Antonin Artaud once wrote: “There aren’t enough magazines, or if you will, all existing magazines are useless. We are appearing because we believe we are responding to something. We are real. This excuses us from being necessary. There should be as many magazines as there are valid states of mind.” Perhaps reconsidering, as he was wont to do, Artaud amended his praise of small magazines, adding: “They all have the serious defect of being edited by several people.”
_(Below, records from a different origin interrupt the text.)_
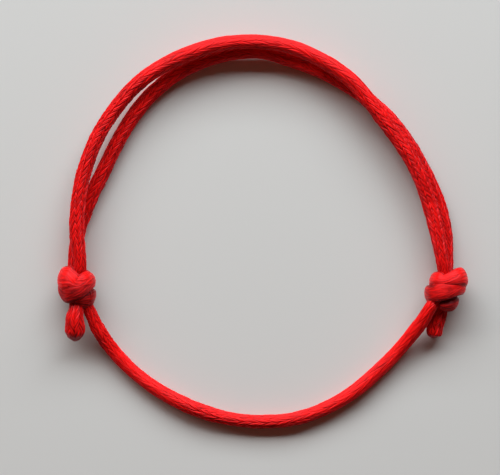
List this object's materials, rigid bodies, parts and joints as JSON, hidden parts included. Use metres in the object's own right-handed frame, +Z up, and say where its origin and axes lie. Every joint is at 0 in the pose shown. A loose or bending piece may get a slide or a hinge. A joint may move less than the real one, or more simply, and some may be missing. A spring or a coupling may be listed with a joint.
{
  "type": "kabbalah bracelet",
  "caption": "Adjustable bracelet of braided satin cord, single round the near half and doubled round the far half, with a sliding knot at each side and short melted tails.",
  "frame": {"origin": "on the surface that the bracelet lies on, under the middle of its loop", "axes": "+Z up out of the surface and along the wrist, +X from the left knot towards the right knot, +Y towards the doubled far half"},
  "size_m": [0.0682, 0.0654, 0.0062],
  "materials": {
    "satin_cord": "braided satin cord, bright red"
  },
  "bodies": {
    "root": {"single_strand": "satin_cord", "upper_strand": "satin_cord", "lower_strand": "satin_cord", "left_knot": "satin_cord", "right_knot": "satin_cord", "left_tail": "satin_cord", "right_tail": "satin_cord"}
  },
  "joints": []
}
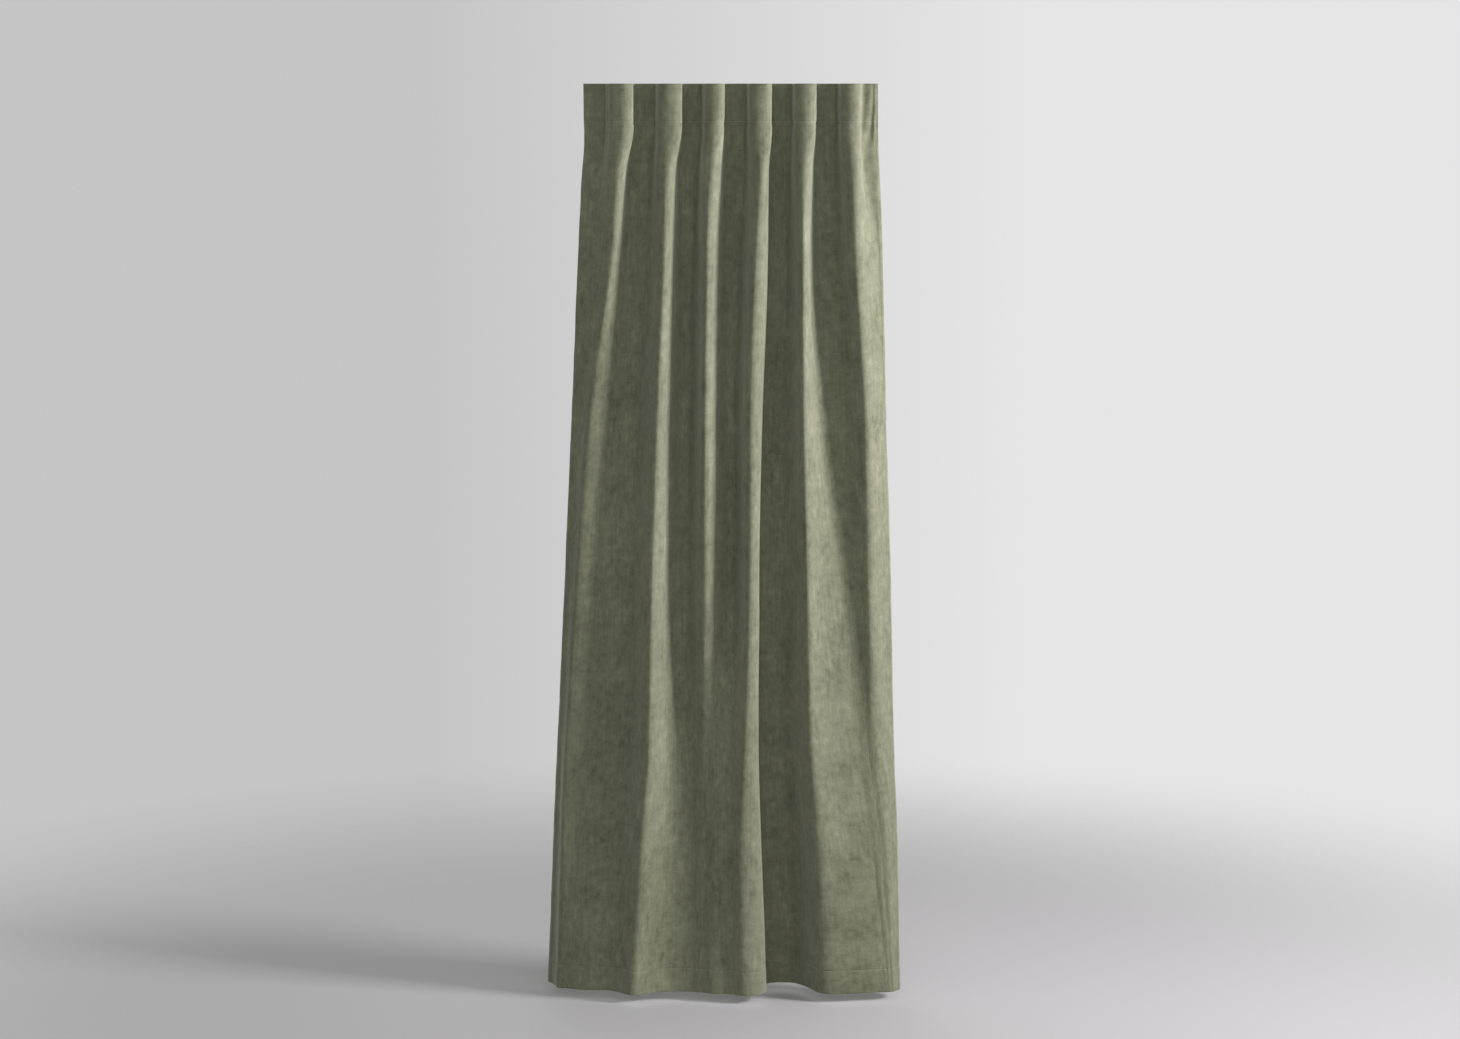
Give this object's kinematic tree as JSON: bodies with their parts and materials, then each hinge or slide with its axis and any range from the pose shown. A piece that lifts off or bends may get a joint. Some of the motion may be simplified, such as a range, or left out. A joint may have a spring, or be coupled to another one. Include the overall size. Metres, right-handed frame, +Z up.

This magazine too has been edited by several people, all real. In 2015, when we began editing what would become the documenta 14 issues of South as a State of Mind, we did so because we believed we were responding to something. Perhaps, as Artaud notes, this belief excused us from being necessary. But we believed then, as we feel now, that there should be as many magazines as there are states of mind, Southern and other. The documenta 14 journal has been the manifestation of one (or many) of them. We thank all of our contributors and editors for their exemplary work in these pages. We thank Marina Fokidis for allowing us the room of this magazine, which she founded in Athens in 2012, to think and create over the past three years. (The magazine, in all its states of mind, is now returned to her editorship and will continue publishing next year in something closer to its previous form.) And we thank you—our readers, our sisters, our brothers, our both and our others.
As a tribute to Iranian poet and filmmaker Forough Farrokhzad (1934–1967), we dedicate this issue to those whose house is black.